Repeat the listing word for word. No pictures belong in the copy.
★ ★ ★ ★
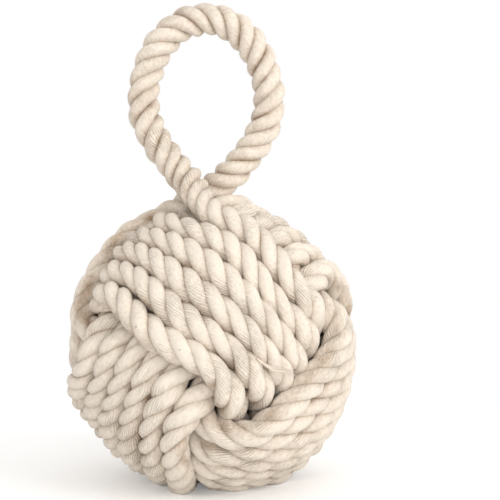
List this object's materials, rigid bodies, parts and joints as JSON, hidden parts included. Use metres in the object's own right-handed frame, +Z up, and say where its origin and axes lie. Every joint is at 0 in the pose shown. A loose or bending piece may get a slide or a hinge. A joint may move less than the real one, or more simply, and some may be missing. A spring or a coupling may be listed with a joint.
{
  "type": "rope knot doorstop",
  "caption": "Monkey's fist knot of thick cotton rope around a heavy core, with a rope loop handle, to hold a door open.",
  "frame": {"origin": "on the floor under the middle of the knot's outline", "axes": "+Z up along the knot and its handle loop, +X across the handle loop, and the front face of the knot looks along -Y"},
  "size_m": [0.1492, 0.1564, 0.251],
  "materials": {
    "rope": "natural cream cotton rope, three strands laid right-handed, matt",
    "handle_rope": "the same cotton rope, free of the knot's pressure, matt",
    "core": "cast cement ball, rough grey"
  },
  "bodies": {
    "knot": {"first_set_turn_1": "rope", "first_set_turn_2": "rope", "first_set_turn_3": "rope", "first_set_turn_4": "rope", "first_set_turn_5": "rope", "first_set_turn_6": "rope", "second_set_turn_1": "rope", "second_set_turn_2": "rope", "second_set_turn_3": "rope", "second_set_turn_4": "rope", "second_set_turn_5": "rope", "second_set_turn_6": "rope", "third_set_turn_1": "rope", "third_set_turn_2": "rope", "third_set_turn_3": "rope", "third_set_turn_4": "rope", "third_set_turn_5": "rope", "third_set_turn_6": "rope", "first_set_tail": "rope", "third_set_tail": "rope", "core_weight": "core"},
    "handle": {"handle_loop": "handle_rope"}
  },
  "joints": [
    {"name": "handle_lean", "type": "hinge", "parent": "knot", "child": "handle", "pos_m": [-0.00357, 0, 0.16586], "axis": [1, 0, 0], "range_deg": [-45, 45], "stiffness_Nm_per_rad": 0.12}
  ]
}
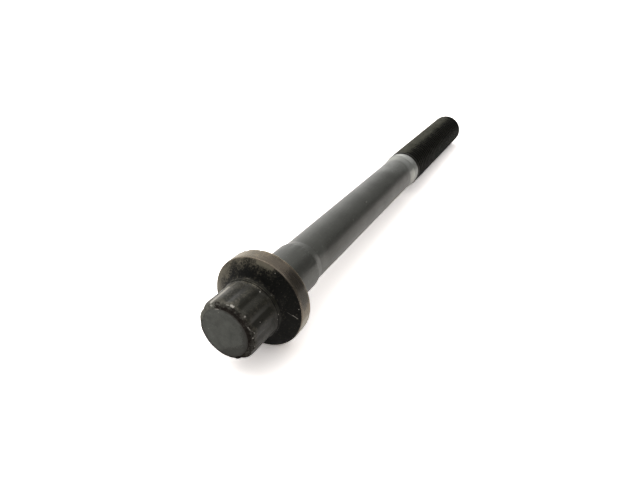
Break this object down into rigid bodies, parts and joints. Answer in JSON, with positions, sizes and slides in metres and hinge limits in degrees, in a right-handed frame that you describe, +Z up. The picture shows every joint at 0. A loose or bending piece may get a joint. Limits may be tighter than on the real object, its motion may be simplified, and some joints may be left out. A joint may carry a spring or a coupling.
{
  "type": "cylinder head bolt",
  "caption": "Long flanged bolt with a bi-hexagonal head, a collar under the flange, a reduced shank and a threaded end, lying at rest.",
  "frame": {"origin": "centre of the flange's flat seat, on the bolt's axis", "axes": "+X along the bolt from head to thread as it lies, which is 1.67 degrees above the bolt's own axis because the thread's tip touches the ground; +Z up; a flute of the head on top"},
  "size_m": [0.165, 0.0206, 0.0207],
  "materials": {
    "black_steel": "black phosphate coat, satin, worn bright at the edges of the head and flange"
  },
  "bodies": {
    "root": {"head_bolt": "black_steel"}
  },
  "joints": []
}
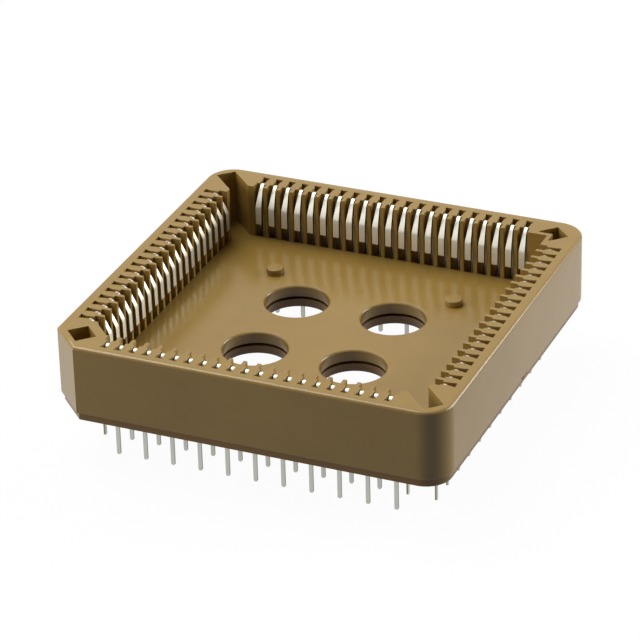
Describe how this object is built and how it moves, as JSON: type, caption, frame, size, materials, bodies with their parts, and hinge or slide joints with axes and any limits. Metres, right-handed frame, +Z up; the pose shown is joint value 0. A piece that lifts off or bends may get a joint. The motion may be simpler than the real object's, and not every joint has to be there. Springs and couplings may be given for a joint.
{
  "type": "chip carrier socket",
  "caption": "Square moulded socket with rows of sprung contacts inside its walls and two staggered rows of flat tails below, for a leaded chip carrier pressed in from above.",
  "frame": {"origin": "middle of the circuit board's face that the four feet stand on", "axes": "+Z up out of the open top, +X right along the front wall, +Y to the back; the bevelled corner is front left"},
  "size_m": [0.0361, 0.036, 0.0113],
  "materials": {
    "housing": "semi-gloss moulded",
    "base_plate": "fine matt moulded",
    "contacts": "matt tin plate"
  },
  "bodies": {
    "root": {"housing": "housing", "base_plate": "base_plate", "outer_contacts_front_1": "contacts", "outer_contacts_front_2": "contacts", "outer_contacts_front_3": "contacts", "outer_contacts_front_4": "contacts", "outer_contacts_front_5": "contacts", "outer_contacts_front_6": "contacts", "outer_contacts_right_1": "contacts", "outer_contacts_right_2": "contacts", "outer_contacts_right_3": "contacts", "outer_contacts_right_4": "contacts", "outer_contacts_right_5": "contacts", "outer_contacts_right_6": "contacts", "outer_contacts_back_1": "contacts", "outer_contacts_back_2": "contacts", "outer_contacts_back_3": "contacts", "outer_contacts_back_4": "contacts", "outer_contacts_back_5": "contacts", "outer_contacts_back_6": "contacts", "outer_contacts_left_1": "contacts", "outer_contacts_left_2": "contacts", "outer_contacts_left_3": "contacts", "outer_contacts_left_4": "contacts", "outer_contacts_left_5": "contacts", "outer_contacts_left_6": "contacts", "inner_contacts_front_1": "contacts", "inner_contacts_front_2": "contacts", "inner_contacts_front_3": "contacts", "inner_contacts_front_4": "contacts", "inner_contacts_front_5": "contacts", "inner_contacts_right_1": "contacts", "inner_contacts_right_2": "contacts", "inner_contacts_right_3": "contacts", "inner_contacts_right_4": "contacts", "inner_contacts_right_5": "contacts", "inner_contacts_back_1": "contacts", "inner_contacts_back_2": "contacts", "inner_contacts_back_3": "contacts", "inner_contacts_back_4": "contacts", "inner_contacts_back_5": "contacts", "inner_contacts_left_1": "contacts", "inner_contacts_left_2": "contacts", "inner_contacts_left_3": "contacts", "inner_contacts_left_4": "contacts", "inner_contacts_left_5": "contacts"}
  },
  "joints": []
}
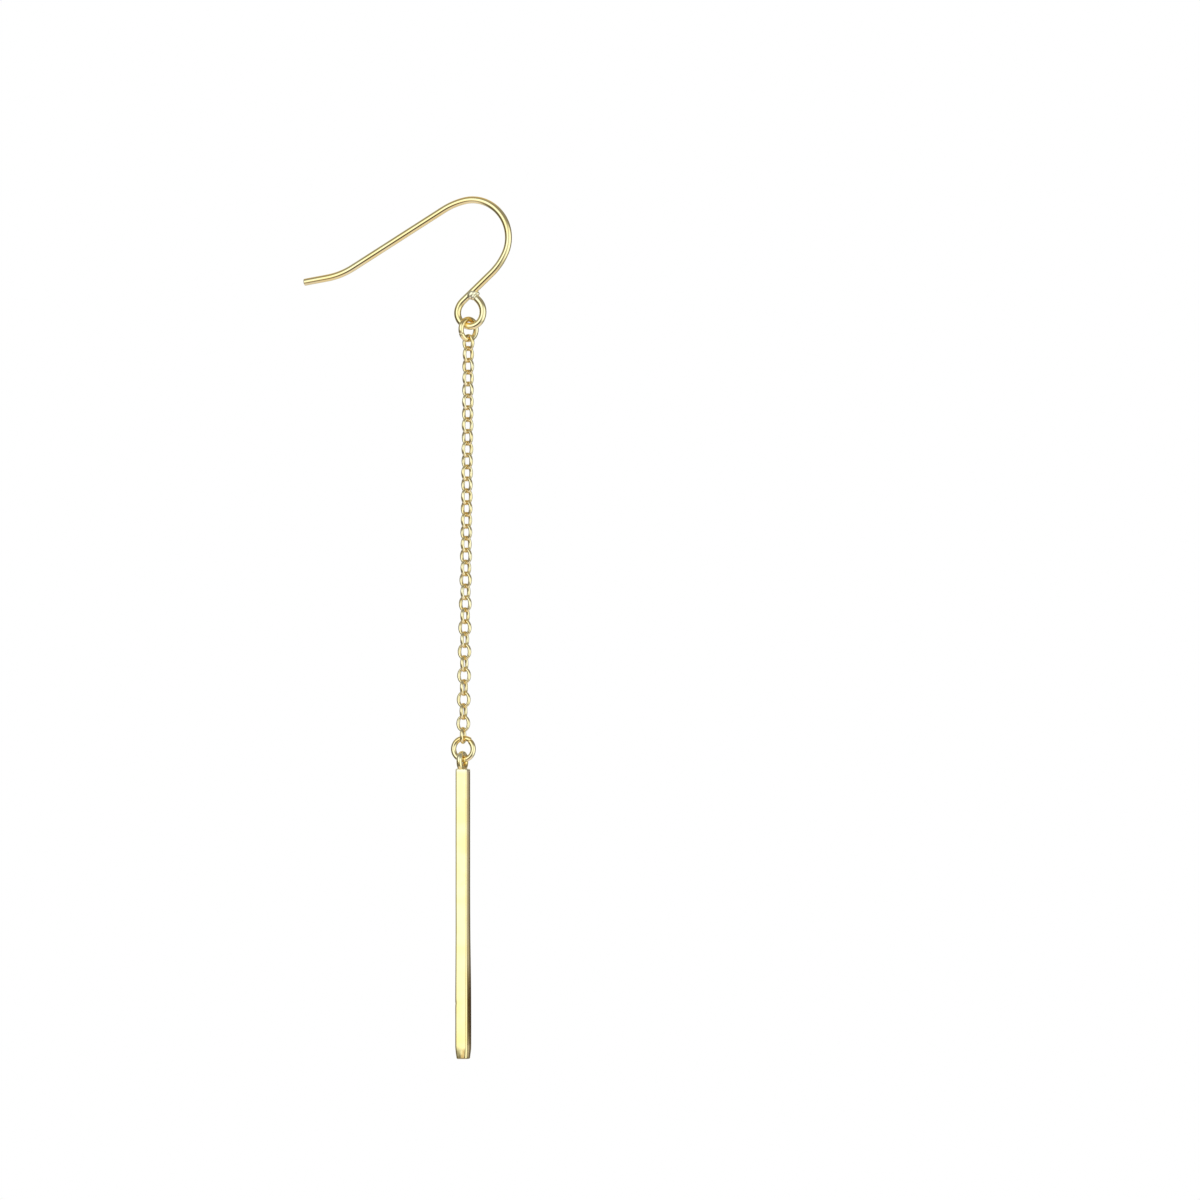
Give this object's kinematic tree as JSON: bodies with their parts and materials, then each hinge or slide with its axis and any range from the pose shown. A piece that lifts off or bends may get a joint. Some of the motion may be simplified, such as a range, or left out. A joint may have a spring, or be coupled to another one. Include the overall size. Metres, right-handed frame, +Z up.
{
  "type": "bar earring",
  "caption": "Drop earring: a bent French hook, a fine cable chain between two jump rings, and a slim square bar hanging from a soldered eye.",
  "frame": {"origin": "where the earring hangs in the ear: the underside of the wire at the crest of the hook", "axes": "+Z up; the hook lies in the XZ plane with its tip towards -X, and the chain and bar hang down -Z"},
  "size_m": [0.023, 0.0024, 0.0906],
  "materials": {
    "ear_wire": "polished pale gold plate on drawn wire",
    "jump_rings": "polished pale gold plate on drawn wire",
    "chain": "polished pale gold plate",
    "bar": "polished pale gold plate on square rod"
  },
  "bodies": {
    "hook_and_chain": {"ear_wire": "ear_wire", "upper_ring": "jump_rings", "link_01": "chain", "link_02": "chain", "link_03": "chain", "link_04": "chain", "link_05": "chain", "link_06": "chain", "link_07": "chain", "link_08": "chain", "link_09": "chain", "link_10": "chain", "link_11": "chain", "link_12": "chain", "link_13": "chain", "link_14": "chain", "link_15": "chain", "link_16": "chain", "link_17": "chain", "link_18": "chain", "link_19": "chain", "link_20": "chain", "link_21": "chain", "link_22": "chain", "link_23": "chain", "link_24": "chain", "link_25": "chain", "link_26": "chain", "link_27": "chain", "link_28": "chain", "link_29": "chain", "link_30": "chain", "link_31": "chain", "link_32": "chain", "link_33": "chain", "link_34": "chain"},
    "lower_ring": {"lower_ring": "jump_rings"},
    "bar": {"bar": "bar"}
  },
  "joints": [
    {"name": "ring_turn", "type": "hinge", "parent": "hook_and_chain", "child": "lower_ring", "pos_m": [-0.00101, 0, -0.05731], "axis": [0.0698, 0.9976, 0], "range_deg": [-60, 60]},
    {"name": "bar_swing", "type": "hinge", "parent": "lower_ring", "child": "bar", "pos_m": [-0.00101, 0, -0.05842], "axis": [0.9976, -0.0698, 0], "range_deg": [-80, 80]}
  ]
}
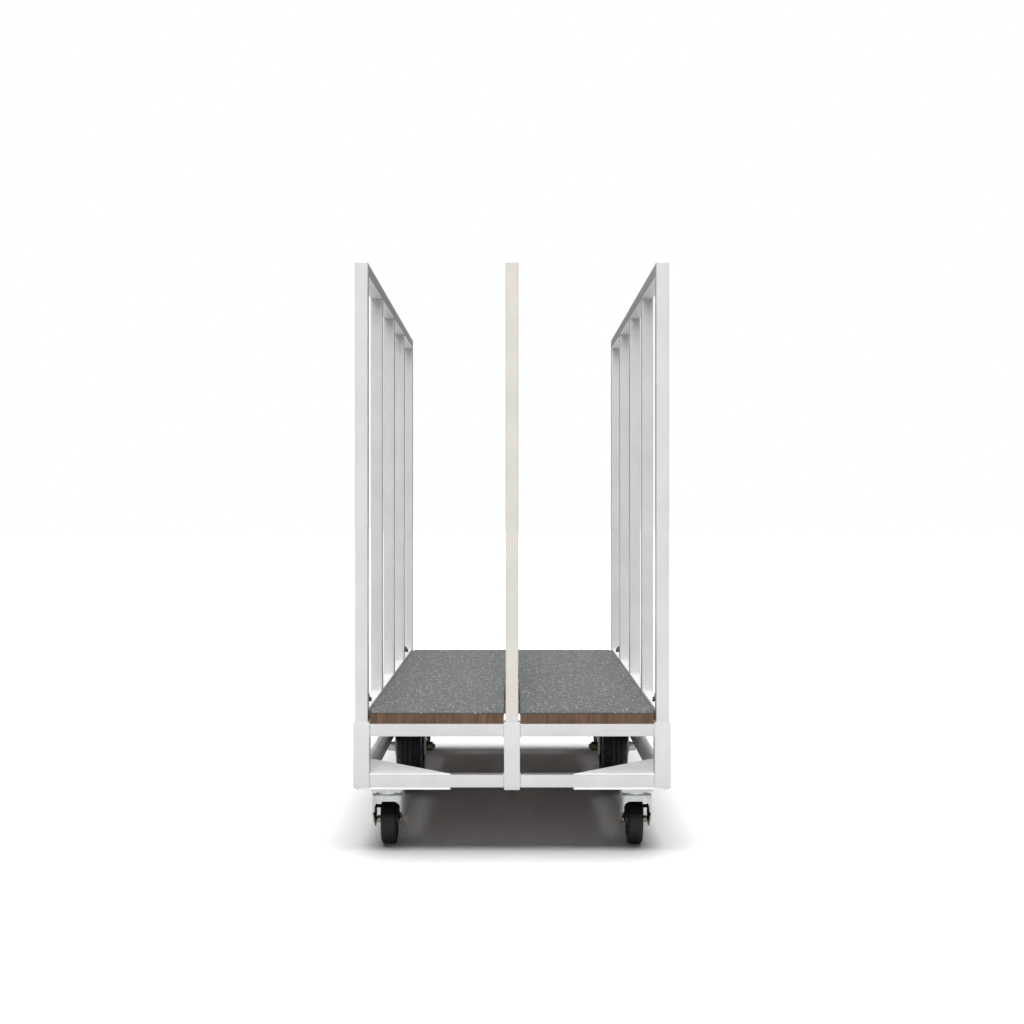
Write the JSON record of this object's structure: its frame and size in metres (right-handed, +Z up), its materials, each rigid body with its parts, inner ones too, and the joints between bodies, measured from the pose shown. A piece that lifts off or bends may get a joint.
★ ★ ★ ★
Full output:
List this object's materials, rigid bodies, parts and joints as JSON, hidden parts included. Use metres in the object's own right-handed frame, +Z up, and say where its origin and axes lie. Every joint is at 0 in the pose shown. A loose or bending piece may get a slide or a hinge. A joint may move less than the real one, or more simply, and some may be missing. A spring or a coupling may be listed with a joint.
{
  "type": "rope knot doorstop",
  "caption": "Monkey's fist knot of thick cotton rope around a heavy core, with a rope loop handle, to hold a door open.",
  "frame": {"origin": "on the floor under the middle of the knot's outline", "axes": "+Z up along the knot and its handle loop, +X across the handle loop, and the front face of the knot looks along -Y"},
  "size_m": [0.1492, 0.1564, 0.251],
  "materials": {
    "rope": "natural cream cotton rope, three strands laid right-handed, matt",
    "handle_rope": "the same cotton rope, free of the knot's pressure, matt",
    "core": "cast cement ball, rough grey"
  },
  "bodies": {
    "knot": {"first_set_turn_1": "rope", "first_set_turn_2": "rope", "first_set_turn_3": "rope", "first_set_turn_4": "rope", "first_set_turn_5": "rope", "first_set_turn_6": "rope", "second_set_turn_1": "rope", "second_set_turn_2": "rope", "second_set_turn_3": "rope", "second_set_turn_4": "rope", "second_set_turn_5": "rope", "second_set_turn_6": "rope", "third_set_turn_1": "rope", "third_set_turn_2": "rope", "third_set_turn_3": "rope", "third_set_turn_4": "rope", "third_set_turn_5": "rope", "third_set_turn_6": "rope", "first_set_tail": "rope", "third_set_tail": "rope", "core_weight": "core"},
    "handle": {"handle_loop": "handle_rope"}
  },
  "joints": [
    {"name": "handle_lean", "type": "hinge", "parent": "knot", "child": "handle", "pos_m": [-0.00357, 0, 0.16586], "axis": [1, 0, 0], "range_deg": [-45, 45], "stiffness_Nm_per_rad": 0.12}
  ]
}
Break this object down into rigid bodies, parts and joints. Answer in JSON, with positions, sizes and slides in metres and hinge limits in degrees, in a right-handed frame that you describe, +Z up. The picture shows every joint at 0. A loose or bending piece may get a joint. Limits may be tighter than on the real object, its motion may be simplified, and some joints may be left out. A joint may carry a spring or a coupling.
{
  "type": "cylinder head bolt",
  "caption": "Long flanged bolt with a bi-hexagonal head, a collar under the flange, a reduced shank and a threaded end, lying at rest.",
  "frame": {"origin": "centre of the flange's flat seat, on the bolt's axis", "axes": "+X along the bolt from head to thread as it lies, which is 1.67 degrees above the bolt's own axis because the thread's tip touches the ground; +Z up; a flute of the head on top"},
  "size_m": [0.165, 0.0206, 0.0207],
  "materials": {
    "black_steel": "black phosphate coat, satin, worn bright at the edges of the head and flange"
  },
  "bodies": {
    "root": {"head_bolt": "black_steel"}
  },
  "joints": []
}
Describe how this object is built and how it moves, as JSON: type, caption, frame, size, materials, bodies with their parts, and hinge or slide joints with axes and any limits. Metres, right-handed frame, +Z up; the pose shown is joint value 0. A piece that lifts off or bends may get a joint. The motion may be simpler than the real object's, and not every joint has to be there. Springs and couplings may be given for a joint.
{
  "type": "chip carrier socket",
  "caption": "Square moulded socket with rows of sprung contacts inside its walls and two staggered rows of flat tails below, for a leaded chip carrier pressed in from above.",
  "frame": {"origin": "middle of the circuit board's face that the four feet stand on", "axes": "+Z up out of the open top, +X right along the front wall, +Y to the back; the bevelled corner is front left"},
  "size_m": [0.0361, 0.036, 0.0113],
  "materials": {
    "housing": "semi-gloss moulded",
    "base_plate": "fine matt moulded",
    "contacts": "matt tin plate"
  },
  "bodies": {
    "root": {"housing": "housing", "base_plate": "base_plate", "outer_contacts_front_1": "contacts", "outer_contacts_front_2": "contacts", "outer_contacts_front_3": "contacts", "outer_contacts_front_4": "contacts", "outer_contacts_front_5": "contacts", "outer_contacts_front_6": "contacts", "outer_contacts_right_1": "contacts", "outer_contacts_right_2": "contacts", "outer_contacts_right_3": "contacts", "outer_contacts_right_4": "contacts", "outer_contacts_right_5": "contacts", "outer_contacts_right_6": "contacts", "outer_contacts_back_1": "contacts", "outer_contacts_back_2": "contacts", "outer_contacts_back_3": "contacts", "outer_contacts_back_4": "contacts", "outer_contacts_back_5": "contacts", "outer_contacts_back_6": "contacts", "outer_contacts_left_1": "contacts", "outer_contacts_left_2": "contacts", "outer_contacts_left_3": "contacts", "outer_contacts_left_4": "contacts", "outer_contacts_left_5": "contacts", "outer_contacts_left_6": "contacts", "inner_contacts_front_1": "contacts", "inner_contacts_front_2": "contacts", "inner_contacts_front_3": "contacts", "inner_contacts_front_4": "contacts", "inner_contacts_front_5": "contacts", "inner_contacts_right_1": "contacts", "inner_contacts_right_2": "contacts", "inner_contacts_right_3": "contacts", "inner_contacts_right_4": "contacts", "inner_contacts_right_5": "contacts", "inner_contacts_back_1": "contacts", "inner_contacts_back_2": "contacts", "inner_contacts_back_3": "contacts", "inner_contacts_back_4": "contacts", "inner_contacts_back_5": "contacts", "inner_contacts_left_1": "contacts", "inner_contacts_left_2": "contacts", "inner_contacts_left_3": "contacts", "inner_contacts_left_4": "contacts", "inner_contacts_left_5": "contacts"}
  },
  "joints": []
}
Give this object's kinematic tree as JSON: bodies with their parts and materials, then each hinge or slide with its axis and any range from the pose shown. A piece that lifts off or bends may get a joint. Some of the motion may be simplified, such as a range, or left out. A joint may have a spring, or be coupled to another one. Include the overall size. Metres, right-handed frame, +Z up.
{
  "type": "bar earring",
  "caption": "Drop earring: a bent French hook, a fine cable chain between two jump rings, and a slim square bar hanging from a soldered eye.",
  "frame": {"origin": "where the earring hangs in the ear: the underside of the wire at the crest of the hook", "axes": "+Z up; the hook lies in the XZ plane with its tip towards -X, and the chain and bar hang down -Z"},
  "size_m": [0.023, 0.0024, 0.0906],
  "materials": {
    "ear_wire": "polished pale gold plate on drawn wire",
    "jump_rings": "polished pale gold plate on drawn wire",
    "chain": "polished pale gold plate",
    "bar": "polished pale gold plate on square rod"
  },
  "bodies": {
    "hook_and_chain": {"ear_wire": "ear_wire", "upper_ring": "jump_rings", "link_01": "chain", "link_02": "chain", "link_03": "chain", "link_04": "chain", "link_05": "chain", "link_06": "chain", "link_07": "chain", "link_08": "chain", "link_09": "chain", "link_10": "chain", "link_11": "chain", "link_12": "chain", "link_13": "chain", "link_14": "chain", "link_15": "chain", "link_16": "chain", "link_17": "chain", "link_18": "chain", "link_19": "chain", "link_20": "chain", "link_21": "chain", "link_22": "chain", "link_23": "chain", "link_24": "chain", "link_25": "chain", "link_26": "chain", "link_27": "chain", "link_28": "chain", "link_29": "chain", "link_30": "chain", "link_31": "chain", "link_32": "chain", "link_33": "chain", "link_34": "chain"},
    "lower_ring": {"lower_ring": "jump_rings"},
    "bar": {"bar": "bar"}
  },
  "joints": [
    {"name": "ring_turn", "type": "hinge", "parent": "hook_and_chain", "child": "lower_ring", "pos_m": [-0.00101, 0, -0.05731], "axis": [0.0698, 0.9976, 0], "range_deg": [-60, 60]},
    {"name": "bar_swing", "type": "hinge", "parent": "lower_ring", "child": "bar", "pos_m": [-0.00101, 0, -0.05842], "axis": [0.9976, -0.0698, 0], "range_deg": [-80, 80]}
  ]
}
Write the JSON record of this object's structure: its frame and size in metres (right-handed, +Z up), its materials, each rigid body with its parts, inner ones too, and the joints between bodies, measured from the pose shown. A piece that lifts off or bends may get a joint.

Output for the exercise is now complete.